Senza scadere nel luogo comune per il quale i tedeschi perdono il pelo ma non il vizio, il sospetto che ancora una volta l’intenzione dell’asse carolingio sia quella di assegnare all’Italia una funzione periferica alla quale attenersi cresce quando si assiste ad episodi rivelatori di tracotanza egemonica del genere di quelli raccontati in queste righe. C’è un esercito industriale di riserva a disposizione del capitalismo nordico, fatto di masse d’immigrati dal Terzo Mondo, che va fatto stazionare da qualche parte in vista di un suo utilizzo. E la sala d’attesa dell’umanità dolente dovrebbe essere l’Italia. Cari tedeschi e francesi, avete bisogno di un serbatoio di schiavi dal quale attingere manodopera a basso costo? Andate a prenderli in Africa e portateli a casa vostra. Ma lasciate fuori il nostro Paese dai vostri giochi d’interesse, coperti malamente dalla patina ipocrita dell’umanitarismo di maniera.

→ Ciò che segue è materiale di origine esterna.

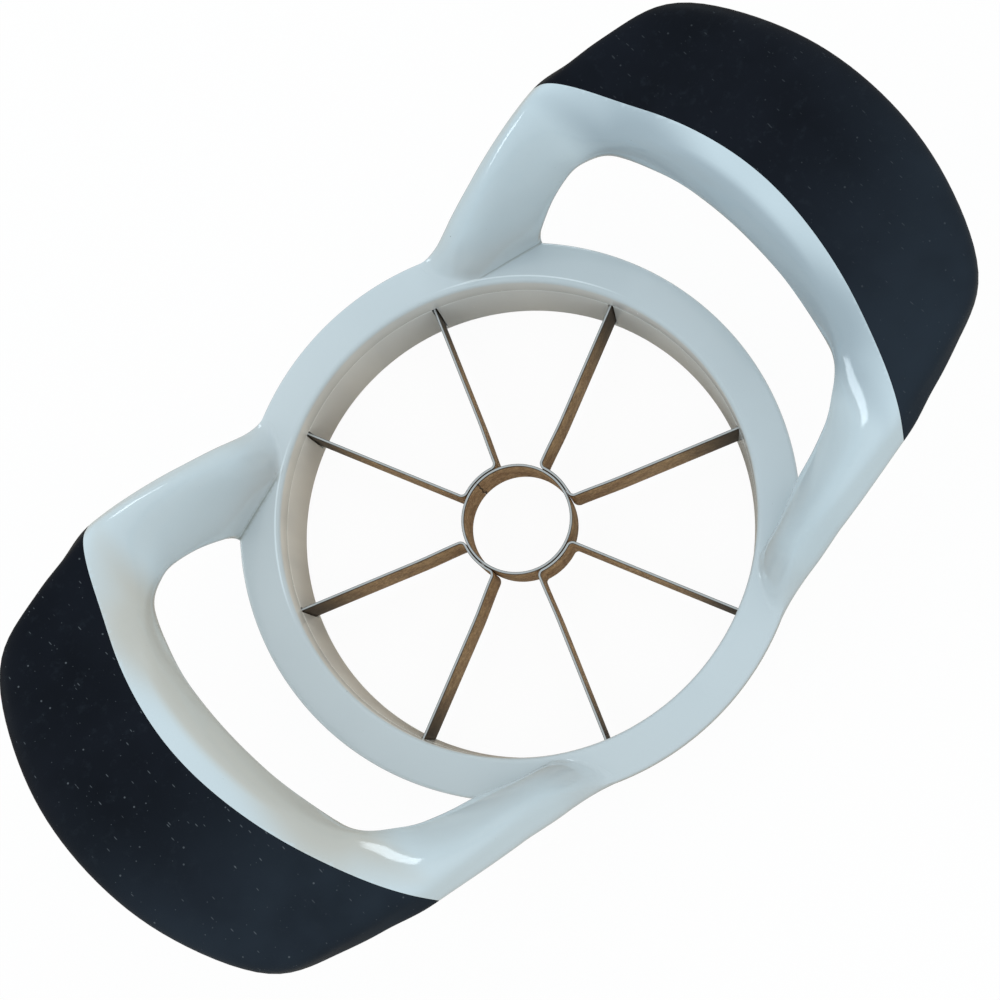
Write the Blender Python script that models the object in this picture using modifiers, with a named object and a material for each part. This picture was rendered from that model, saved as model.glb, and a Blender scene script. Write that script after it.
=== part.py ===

Quelli di prima, i compagni del centrosinistra, l’Italia se l’erano svenduta per un piatto di lenticchie. Forse per questo piacevano tanto ai padroni del vapore europeo: con la faccia di bronzo di un Matteo Renzi riuscivano a far passare per grandi vittorie dell’Italia in Europa i patti scellerati contratti con gli affossatori delle italiche fortune. Come quello, peggiore di tutti, di prendersi tutta l’Africa in casa in cambio di qualche spicciolo concesso sulla flessibilità dei conti pubblici. Salvini, il suo avvento prorompente sulla scena politica nazionale, non è un incidente della Storia, la meteora precipitata al suolo per un errore di traiettoria: è l’esatta rappresentazione del senso di frustrazione che ha smosso dal torpore la maggioranza degli italiani costringendola alla ribellione contro la status quo protetto e garantito in loco dai “gendarmi” del Partito democratico. Più i governanti di Francia e Germania si comportano da despoti con l’Italia e più i consensi alla Lega aumentano. Attenzione, però. Tale conflittualità non potrà essere protratta all’infinito, almeno allo stadio di bassa intensità. Prima o dopo la polemica esonderà dai confini vigilati della questione migratoria per tracimare sul terreno delicatissimo delle ragioni complessive che sottostanno alla partecipazione dell’Italia all’Unione europea.

A breve sapremo se la scommessa della Brexit porterà il popolo britannico alla catastrofe o a una nuova stagione di prosperità. Per gli europei osservare cosa accadrà ai sudditi di Sua Maestà britannica sarà come per gli atei risolvere l’enigma dell’aldilà: sai che fregatura se, dopo la morte, dall’altra parte ci ritrovi la vita? Anche in Italia qualcuno potrebbe cominciare a chiedersi se si sopravviva senza l’Unione europea. Se e quando accadrà sarà il giorno più nero per i padroni del vapore di Bruxelles. Perché Merkel e Macron fanno la voce grossa, ma senza l’Italia non vanno da nessuna parte.